Regular expressions are a deep subject — entire books have been written about them. For everyday Python work, knowing search, findall, and sub covers ninety per cent of use cases. When you find yourself writing increasingly convoluted patterns, consider whether a simple string method or a proper parser would serve you better.

Encoding and Unicode

Every string in Python 3 is a sequence of Unicode characters. Unicode assigns a unique number (a code point) to every character in every writing system — English letters, Chinese characters, emoji, mathematical symbols, and much more.

When strings need to be stored in files or sent over a network, they must be converted to bytes using an encoding. UTF-8 is the dominant encoding on the modern web and the default in Python:

text = "café"
encoded = text.encode("utf-8")
print(encoded)          # Output: b'caf\xc3\xa9'
print(type(encoded))    # Output: <class 'bytes'>

decoded = encoded.decode("utf-8")
print(decoded)          # Output: café

The b'...' prefix indicates a bytes object — a sequence of raw byte values, not characters. The character "é" takes two bytes in UTF-8 (\xc3\xa9), which is why the encoded form is longer than the original string.

Most of the time, Python handles encoding transparently. But when you read binary files, communicate with external systems, or process text in multiple languages, understanding the distinction between str (text) and bytes (binary data) will save you from the dreaded UnicodeDecodeError.
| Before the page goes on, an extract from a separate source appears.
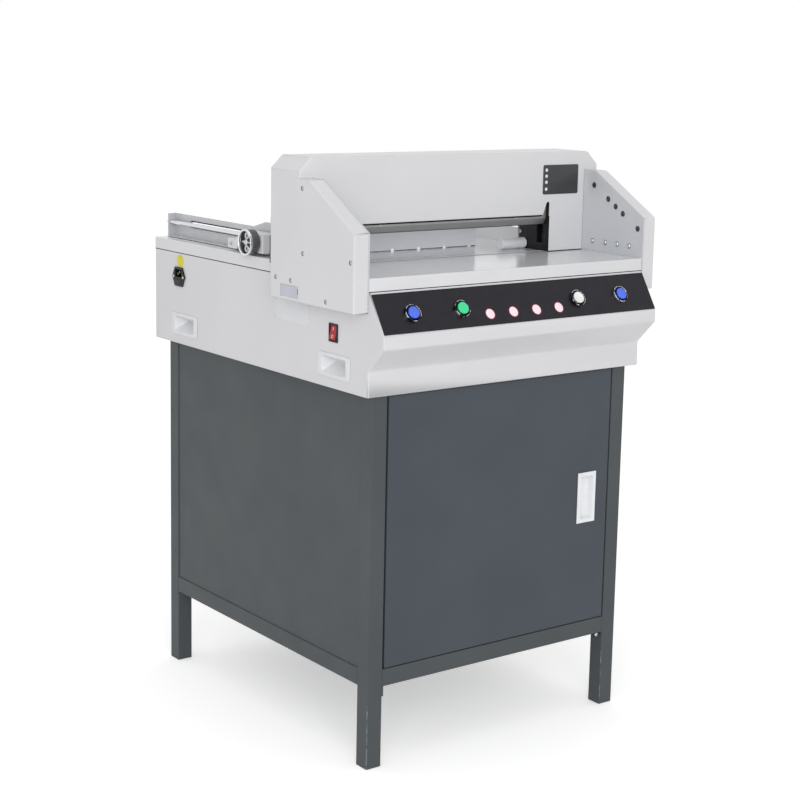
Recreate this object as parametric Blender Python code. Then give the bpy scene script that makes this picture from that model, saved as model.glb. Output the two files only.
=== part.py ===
"""Electric paper cutter on a cabinet stand, as used in print shops and offices.

Metres, +Z up, front towards -Y. The origin is on the floor under the middle of the machine.
Left and right are as the operator sees them. Every named object is one physical piece.
"""
import math

import bmesh
import bpy
from mathutils import Matrix, Vector

# Whole machine
OVERALL_DEPTH = 0.741
HOUSING_WIDTH = 0.600
STAND_HEIGHT = 0.640

# Clearances
FIT = 0.0003
RUN = 0.001
OVERRUN = 0.004

# Edges and facets
EDGE_RADIUS = 0.0012
FOLD_RADIUS = 0.003
SMALL_EDGE = 0.0006
BUTTON_SIDES = 28
ROD_SIDES = 16
WHEEL_SIDES = 36

# Stand
STAND_SETBACK = 0.012
STAND_SIDE_INSET = 0.01875
STAND_REAR_INSET = 0.023
TUBE = 0.030
TUBE_WALL = 0.0015
LEG_CAP = 0.004
RAIL_LEVEL = 0.141
TOP_RAIL_HEIGHT = 0.030
TOP_RAIL_WIDTH = 0.022
TOP_RAIL_RECESS = 0.0185
PANEL_SHEET = 0.0015
PANEL_INSET = 0.002
FLOOR_SHEET = 0.0015
FLOOR_RECESS = 0.018

# Door, its pull and its two pivot pins
DOOR_THICKNESS = 0.016
DOOR_SHEET = 0.0015
DOOR_HINGE_GAP = 0.0037
DOOR_LATCH_GAP = 0.0030
DOOR_FOOT_GAP = 0.0015
DOOR_HEAD_GAP = 0.0035
DOOR_PIVOT_X = 0.0055
DOOR_PIVOT_Y = 0.0060
PIN_RADIUS = 0.003
PIN_ENGAGEMENT = 0.014
PIN_STANDOFF = 0.0006
LUG_THICKNESS = 0.0024
LUG_LENGTH = 0.015
PULL_WIDTH = 0.043
PULL_HEIGHT = 0.093
PULL_RIM = 0.006
PULL_RIM_THICKNESS = 0.0018
PULL_DEPTH = 0.012
PULL_WALL = 0.0015
PULL_FROM_LEG = 0.05425
PULL_CENTRE_Z = 0.405

# Lower housing and the bed inside it
SHEET = 0.0015
NOSE_REACH = 0.041
TOE_HEIGHT = 0.0425
UNDERCUT_HEIGHT = 0.0415
NOSE_HEIGHT = 0.0205
SLOPE_HEIGHT = 0.066
FLANGE_WIDTH = 0.025
BED_THICKNESS = 0.006
BED_MARGIN = 0.006

# Table and cutting stick
TABLE_THICKNESS = 0.0222
TABLE_TOP_PLATE = 0.013
TABLE_RIM = 0.020
STICK_WIDTH = 0.014
STICK_DEPTH = 0.008
STICK_END = 0.004

# Side casings, their inner plates and the row of light sensors
CASING_THICKNESS = 0.030
LINER_THICKNESS = 0.002
CASING_DROP = 0.034
KNEE_HEIGHT = 0.1285
SHOULDER_LEVEL = 0.148
SHOULDER_DEPTH = 0.029
NECK_RISE = 0.0115
SENSOR_RADIUS = 0.0050
SENSOR_PROUD = 0.0006
SENSOR_BOARD = 0.008
SENSOR_BOARD_WIDTH = 0.017
SENSOR_FIRST_Y = 0.0275
SENSOR_FIRST_DROP = 0.0265
SENSOR_RUN = 0.117
SENSOR_FALL_SHARE = 0.92
SENSOR_SHARES = (0.0, 0.329, 0.499, 0.664, 1.0)

# Head
HEAD_SETBACK = 0.159
HEAD_DEPTH = 0.087
CHAMFER_RISE = 0.0225
CHAMFER_RUN = 0.0235
THROAT_HEIGHT = 0.068
REAR_THROAT_HEIGHT = 0.072
COLUMN_WIDTH = 0.083
SLOT_FOOT = 0.0155
SLOT_HEAD = 0.0075
SLOT_HEIGHT = 0.0237
UPRIGHT_THICKNESS = 0.012
UPRIGHT_DEPTH = 0.0805
UPRIGHT_HEIGHT = 0.155
REAR_COVER_CLEARANCE = 0.0006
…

Strings might seem like a simple topic — just characters in a row. But the depth beneath that surface is extraordinary: Unicode handles every human writing system, regular expressions match patterns that would take pages of procedural code, and formatting turns raw data into something humans can read. Mastering strings is not glamorous work, but it is the work that makes everything else presentable.